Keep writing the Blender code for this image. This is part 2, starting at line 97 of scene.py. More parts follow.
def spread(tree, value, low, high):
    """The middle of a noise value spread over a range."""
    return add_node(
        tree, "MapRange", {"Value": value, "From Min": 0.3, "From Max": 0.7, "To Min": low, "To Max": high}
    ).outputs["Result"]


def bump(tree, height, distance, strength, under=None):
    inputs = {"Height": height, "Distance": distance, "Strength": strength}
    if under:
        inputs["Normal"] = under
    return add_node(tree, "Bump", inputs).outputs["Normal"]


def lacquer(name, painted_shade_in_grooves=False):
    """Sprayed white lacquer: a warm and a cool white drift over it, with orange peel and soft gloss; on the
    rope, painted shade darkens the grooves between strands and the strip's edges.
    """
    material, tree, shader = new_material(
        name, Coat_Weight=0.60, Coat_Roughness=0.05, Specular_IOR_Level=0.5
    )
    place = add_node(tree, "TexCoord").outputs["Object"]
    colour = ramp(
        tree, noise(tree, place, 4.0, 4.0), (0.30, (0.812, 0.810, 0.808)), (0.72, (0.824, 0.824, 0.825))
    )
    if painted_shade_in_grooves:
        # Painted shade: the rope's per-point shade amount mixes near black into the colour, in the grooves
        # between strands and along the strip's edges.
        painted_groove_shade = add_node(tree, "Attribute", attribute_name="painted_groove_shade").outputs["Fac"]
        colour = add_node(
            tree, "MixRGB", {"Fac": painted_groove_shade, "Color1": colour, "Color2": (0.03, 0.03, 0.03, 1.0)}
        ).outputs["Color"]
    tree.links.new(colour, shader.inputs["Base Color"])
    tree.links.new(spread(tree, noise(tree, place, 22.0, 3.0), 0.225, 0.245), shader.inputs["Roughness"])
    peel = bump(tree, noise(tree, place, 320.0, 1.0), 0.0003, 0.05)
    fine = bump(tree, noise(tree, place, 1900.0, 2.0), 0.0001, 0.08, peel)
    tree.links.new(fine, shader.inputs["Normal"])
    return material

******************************

▶ _Instruction_
Your task is to output all of the data above word for word.

▶ _Exercise answer_
Keep writing the Blender code for this image. This is part 2, starting at line 97 of scene.py. More parts follow.
def spread(tree, value, low, high):
    """The middle of a noise value spread over a range."""
    return add_node(
        tree, "MapRange", {"Value": value, "From Min": 0.3, "From Max": 0.7, "To Min": low, "To Max": high}
    ).outputs["Result"]


def bump(tree, height, distance, strength, under=None):
    inputs = {"Height": height, "Distance": distance, "Strength": strength}
    if under:
        inputs["Normal"] = under
    return add_node(tree, "Bump", inputs).outputs["Normal"]


def lacquer(name, painted_shade_in_grooves=False):
    """Sprayed white lacquer: a warm and a cool white drift over it, with orange peel and soft gloss; on the
    rope, painted shade darkens the grooves between strands and the strip's edges.
    """
    material, tree, shader = new_material(
        name, Coat_Weight=0.60, Coat_Roughness=0.05, Specular_IOR_Level=0.5
    )
    place = add_node(tree, "TexCoord").outputs["Object"]
    colour = ramp(
        tree, noise(tree, place, 4.0, 4.0), (0.30, (0.812, 0.810, 0.808)), (0.72, (0.824, 0.824, 0.825))
    )
    if painted_shade_in_grooves:
        # Painted shade: the rope's per-point shade amount mixes near black into the colour, in the grooves
        # between strands and along the strip's edges.
        painted_groove_shade = add_node(tree, "Attribute", attribute_name="painted_groove_shade").outputs["Fac"]
        colour = add_node(
            tree, "MixRGB", {"Fac": painted_groove_shade, "Color1": colour, "Color2": (0.03, 0.03, 0.03, 1.0)}
        ).outputs["Color"]
    tree.links.new(colour, shader.inputs["Base Color"])
    tree.links.new(spread(tree, noise(tree, place, 22.0, 3.0), 0.225, 0.245), shader.inputs["Roughness"])
    peel = bump(tree, noise(tree, place, 320.0, 1.0), 0.0003, 0.05)
    fine = bump(tree, noise(tree, place, 1900.0, 2.0), 0.0001, 0.08, peel)
    tree.links.new(fine, shader.inputs["Normal"])
    return material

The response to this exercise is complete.